The expected bumper crop in the northern Plains comes amid concerns about drought in the Black Sea region cutting into harvest from that key production region. The worries about a reduced overseas crop have helped fuel a surge in wheat prices throughout the summer.

"The number is not going to change, due to the maturity of the crop," said Ben Handcock, executive vice president of the Wheat Quality Council. "The only thing that can hurt this crop is a hail storm."

If realized, a 44.9 bushel-per-acre yield would be the third biggest ever, eclipsed by harvest in 2009 and 2010.

Scouts surveyed 377 hard red spring wheat fields, 26 durum fields and 18 hard red winter wheat fields during the tour.

Crop conditions have deteriorated in recent weeks, according to the U.S. Department of Agriculture, but analysts have said the advanced maturity of the spring wheat crop saved it from severe damage.

"The industry wanted to see if the drought had hurt the crop (but) the crop was planted early enough," Duerr added.

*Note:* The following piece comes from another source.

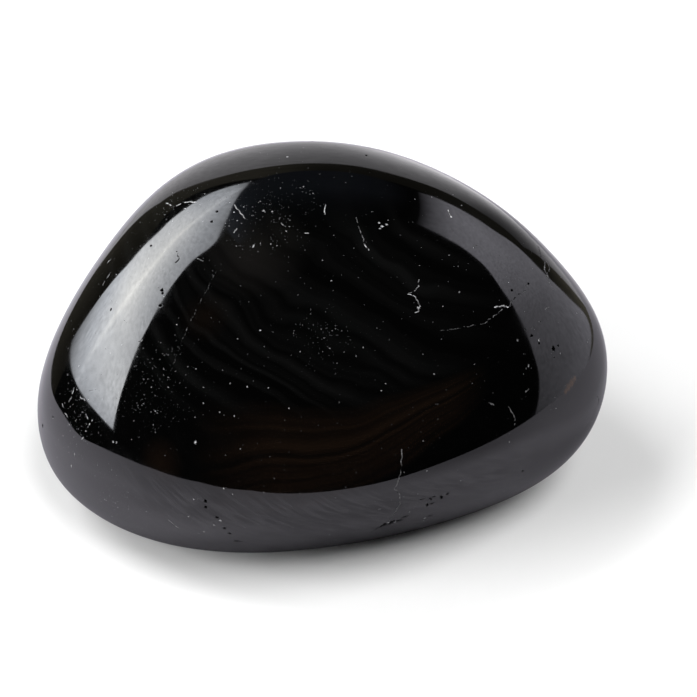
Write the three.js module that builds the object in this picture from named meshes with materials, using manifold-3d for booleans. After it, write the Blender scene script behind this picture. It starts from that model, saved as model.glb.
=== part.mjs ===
// An obsidian pebble, worn smooth in a tumbler, in millimetres with +Z up.
//
// Tumbling turns a broken lump into a set of shallow worn flats that melt into each other
// round soft rims. The pebble is modelled in just that way: each flat is a plane with the
// way it faces and its distance from the core, and one rounding exponent sets how tight
// the rims between neighbouring flats are. The lowest flat is the true resting face.

import * as THREE from 'three';
import { mergeVertices } from 'three/addons/utils/BufferGeometryUtils.js';
import Module from 'manifold-3d';

// Driving dimensions.
const RIM_TIGHTNESS = 7; // exponent of the blend: higher is nearer to a cut gem
const FACE_ROWS = 18; // each side of the starting icosahedron is split into this many
const REST_WEAR = 0.12; // depth that the underside is flattened where the pebble rests

// The worn flats: bearing round Z from +X and pitch above the horizon, both in degrees,
// with the distance from the core in millimetres. The front of the pebble looks along -Y.
const WORN_FLATS = [
  { name: 'crown', bearing: -90, pitch: 80, distance: 12.6 },
  { name: 'front slope', bearing: -90, pitch: 45, distance: 15.8 },
  { name: 'left shoulder', bearing: -153, pitch: 36, distance: 16.9 },
  { name: 'right shoulder', bearing: -28, pitch: 30, distance: 18.8 },
  { name: 'left front corner', bearing: -134, pitch: -9, distance: 22.6 },
  { name: 'right front corner', bearing: -55, pitch: -5, distance: 23 },
  { name: 'left end', bearing: 175, pitch: -10, distance: 23.8 },
  { name: 'right end', bearing: -6, pitch: -10, distance: 26.3 },
  { name: 'back left shoulder', bearing: 150, pitch: 30, distance: 16.2 },
  { name: 'back slope', bearing: 95, pitch: 50, distance: 14.8 },
  { name: 'back right shoulder', bearing: 45, pitch: 33, distance: 15.2 },
  { name: 'front underside', bearing: -89, pitch: -36, distance: 17.5 },
  { name: 'left underside', bearing: -135, pitch: -36, distance: 23.6 },
  { name: 'right underside', bearing: -59, pitch: -37, distance: 17.8 },
  { name: 'back underside', bearing: 90, pitch: -35, distance: 15.2 },
  { name: 'back left underside', bearing: 138, pitch: -20, distance: 18.1 },
  { name: 'back right underside', bearing: 35, pitch: -38, distance: 17.1 },
  { name: 'base', bearing: 90, pitch: -89, distance: 11.7 },
];

const wasm = await Module();
wasm.setup();

// A flat's outward direction divided by its distance: a point p lies on the flat's plane
// where p . gauge = 1, and inside it where the product is less.
function flatGauge({ bearing, pitch, distance }) {
  const round = THREE.MathUtils.degToRad(bearing);
  const up = THREE.MathUtils.degToRad(pitch);
  const facing = new THREE.Vector3(
    Math.cos(up) * Math.cos(round),
    Math.cos(up) * Math.sin(round),
    Math.sin(up),
  );
  return facing.divideScalar(distance);
}

// The distance from the core to the worn surface along a unit direction.
function wornRadius(direction, gauges) {
  let pressed = 0;
  for (const gauge of gauges) {
    pressed += Math.max(0, direction.dot(gauge)) ** RIM_TIGHTNESS;
  }
  return pressed ** (-1 / RIM_TIGHTNESS);
}

// A closed mesh with shared vertices, from any closed three.js geometry.
function weld(geometry) {
  const bare = geometry.clone();
  bare.deleteAttribute('normal');
  bare.deleteAttribute('uv');
  return mergeVertices(bare);
}

function toManifold(geometry) {
  const vertProperties = new Float32Array(geometry.attributes.position.array);
  const triVerts = new Uint32Array(geometry.index.array);
  return new wasm.Manifold(new wasm.Mesh({ numProp: 3, vertProperties, triVerts }));
}

function fromManifold(solid) {
  const { vertProperties, triVerts } = solid.getMesh();
  const geometry = new THREE.BufferGeometry();
  geometry.setAttribute('position', new THREE.BufferAttribute(vertProperties, 3));
  geometry.setIndex(new THREE.BufferAttribute(triVerts, 1));
  geometry.computeVertexNormals();
  return geometry;
}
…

Participants on the tour included grain merchandisers, millers, government statisticians, private commodity analysts and exporters, along with officials from food companies such as Kellogg Co, Schwans, JM Smucker Co and Pepperidge Farm.

MGEX spring wheat futures have fallen 3.8 percent since the tour began. In the month before the tour, spring wheat prices jumped 29 percent.